Budget deficit widens to 3.9% in 1H2021-22
Egypt’s budget deficit stood at 3.9% in 1H2021-2022, widening from 3.6% in the first half of last fiscal year, Finance Minister Mohamed Maait yesterday told Bloomberg Asharq. The figures continue a trend seen in the first quarter of the fiscal year, when the deficit widened y-o-y from 2.7% to 3.1% for the July-October 2021 period.
The budget deficit is expected to stand at 6.9% by the end of FY2021-2022, after the ministry last week revised upwards its prior forecast of 6.7% on the basis of first-half data. The deficit narrowed to 7.4% last fiscal year from 8.0% the year prior, and is expected to narrow again to 6.1% in FY2022-2023.
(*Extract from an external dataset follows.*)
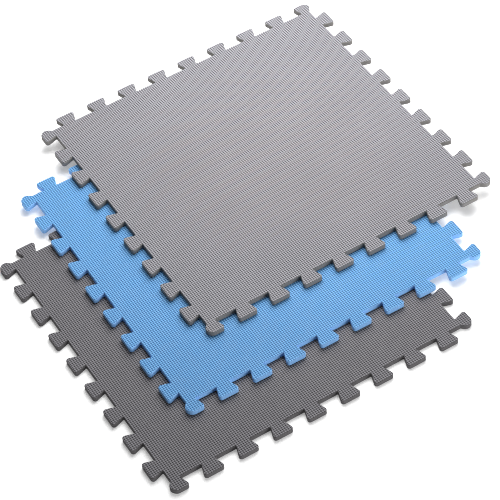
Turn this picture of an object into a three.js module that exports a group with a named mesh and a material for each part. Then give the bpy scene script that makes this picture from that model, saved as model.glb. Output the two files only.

Primary surplus expectations narrow: FinMin is now expecting the primary surplus to hit 1.1-1.2% in the current fiscal year from 0.9% a year prior, Maait said, down from the 1.5% it had penciled in last year. Egypt generated a EGP 3.2 bn primary surplus in 1H2021-2022, the ministry announced last week. That’s down 77% on the same period last fiscal year, but nevertheless an improvement from the slight primary deficit registered in the first quarter.
No details on debt: Maait didn’t disclose how much the government spent on servicing its debts, which is the single-biggest cost to the public purse. Official figures show that interest payments alone accounted for 41% of all expenditure during 1Q2021-2022. The ministry expects to spend EGP 579.6 bn on interest during the course of the year, amounting to almost a third of total expenditure.
MEANWHILE- Samurai bonds coming in H12022: Egypt aims to sell around USD 500 mn of JPY-denominated bonds in Japan by the end of June, when the current fiscal year wraps, Maait also said. “The bond issuance will be in JPY, but the transfer currency can be in JPY or USD,” Maait said, adding that the ministry is currently discussing the issuance with the central bank.
Background: Maait and Japan’s ambassador in Cairo discussed last week taking the potential bond issuance to market in Japan, as part of Egypt’s debt diversification strategy. The government had been mulling selling JPY-denominated bonds back in 2019, as well as RMB-denominated Panda bonds, but Maait said in late 2020 that the planned sales were being pushed until at least FY2021-2022 because of complications caused by the pandemic. Marketing foreign bonds in Asian markets is a different ball game and also requires new ratings assessments by Asian agencies, a senior government official told us in 2020.